The best-ranked countries are Hong Kong, Singapore, New Zealand, Switzerland, Ireland, the USA, Georgia, Mauritius, Great Britain, Australia and Canada.

The worst economic freedoms are found in Venezuela, Libya, Argentina, Algeria and Syria.

In the report for 2017, Serbia, compared to a year earlier, jumped five places. In the 2010 report, it was at 98th, and in 2005, at 110th.

Serbia received a poorer rating for its legal system and property rights; – 4.95 (10 is the highest mark), and the highest in the area of financial stability – 8.15. In the area of international trade freedom, it was marked with 7.6, in regulations with 7.15, and in the size of the government 6.41.

The Fraser Institute states that economic freedoms are associated with wealth – countries with greater economic freedom have, on average, significantly higher income per capita.

Thus, the top-ranked countries have the average GDP per capita of $40,376, the countries that are placed in the second quarter on the list the average GDP is $18,510, and for the countries of the third quarter, where Serbia is, the annual GDP per capita stands at $11,465r.
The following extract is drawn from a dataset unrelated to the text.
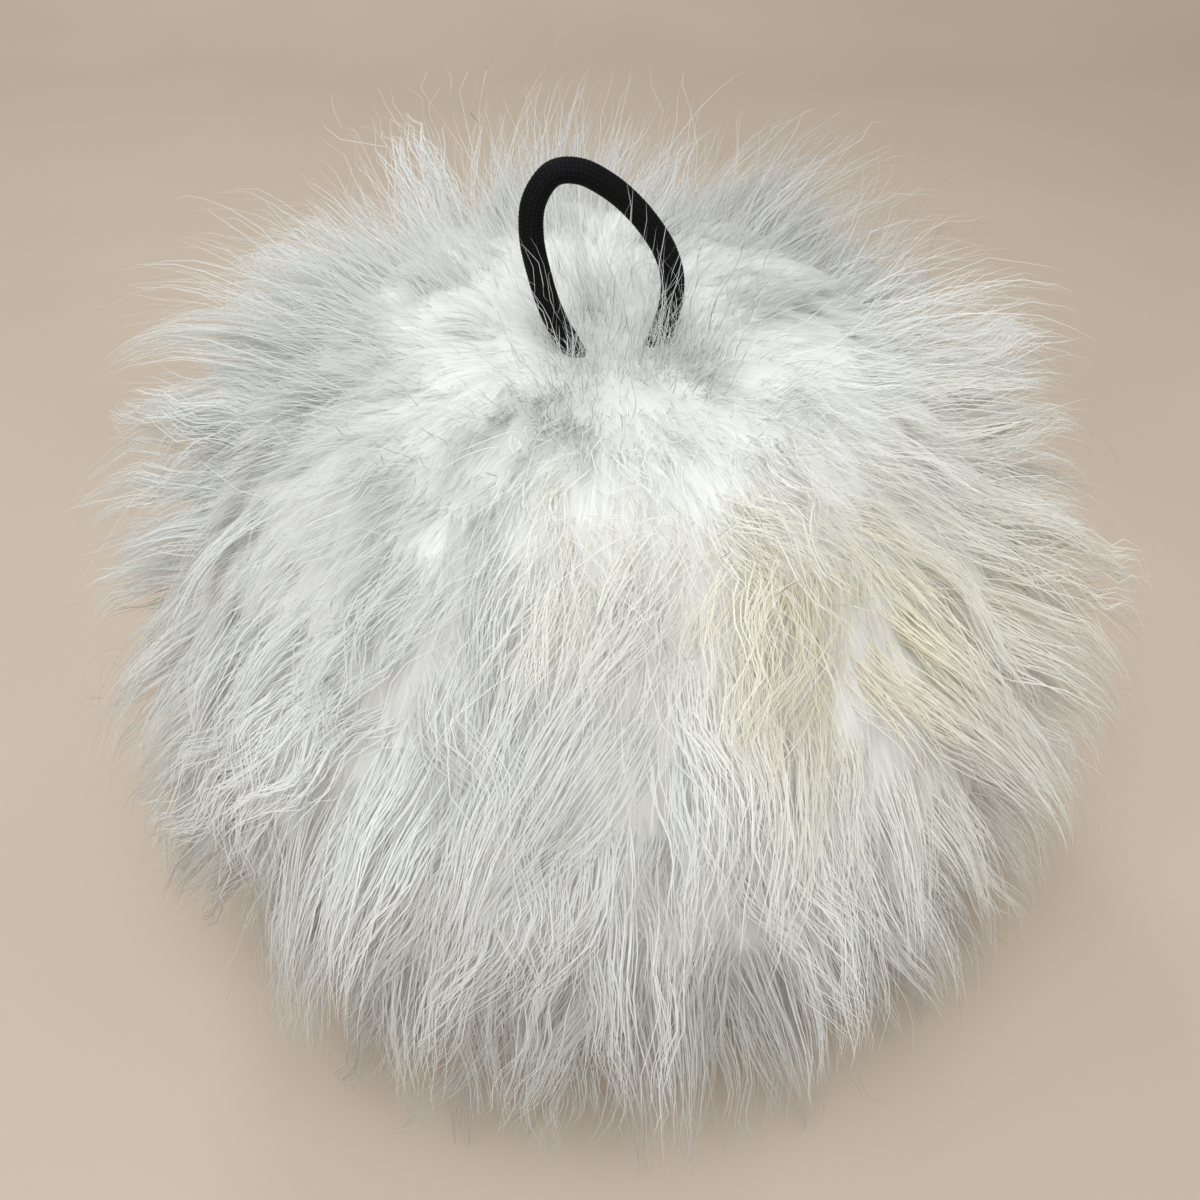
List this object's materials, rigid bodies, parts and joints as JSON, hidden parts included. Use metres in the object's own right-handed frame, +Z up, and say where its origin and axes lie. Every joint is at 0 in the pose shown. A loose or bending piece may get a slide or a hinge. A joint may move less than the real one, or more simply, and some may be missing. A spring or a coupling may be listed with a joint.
{
  "type": "fur pom-pom",
  "caption": "Round pom-pom of long-haired fur pelt gathered over a stuffed core, with a round elastic hanging loop.",
  "frame": {"origin": "middle of the flat spot that the pile rests on, under the ball's centre", "axes": "+Z up; the gathered mouth faces up and a little to -Y, which is the front; +X to the right"},
  "size_m": [0.1502, 0.1506, 0.1251],
  "materials": {
    "fur_pelt": "long white fur",
    "stuffing": "loose white fibre",
    "elastic_loop": "black knitted sleeve",
    "elastic_knot": "black knitted sleeve",
    "gathering_thread": "waxed"
  },
  "bodies": {
    "root": {"fur_pelt": "fur_pelt", "stuffing": "stuffing", "elastic_loop": "elastic_loop", "elastic_knot": "elastic_knot", "gathering_thread": "gathering_thread"}
  },
  "joints": []
}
The countries from the fourth quarter of the list have the average GDP per capita of $5,649.

There is also a correlation between the life expectancy and economic freedoms. For the economically freer countries, the life expectancy is 79.45 years, for the second group 73.47, for the third 70.76, and for the countries with the least economic freedoms 64.4 years.

At the same time, economic and political freedoms match political and civil liberties, while gender equality is also higher in economically freer countries. There is a higher level of happiness in these countries too – says the Fraser Institute’s report.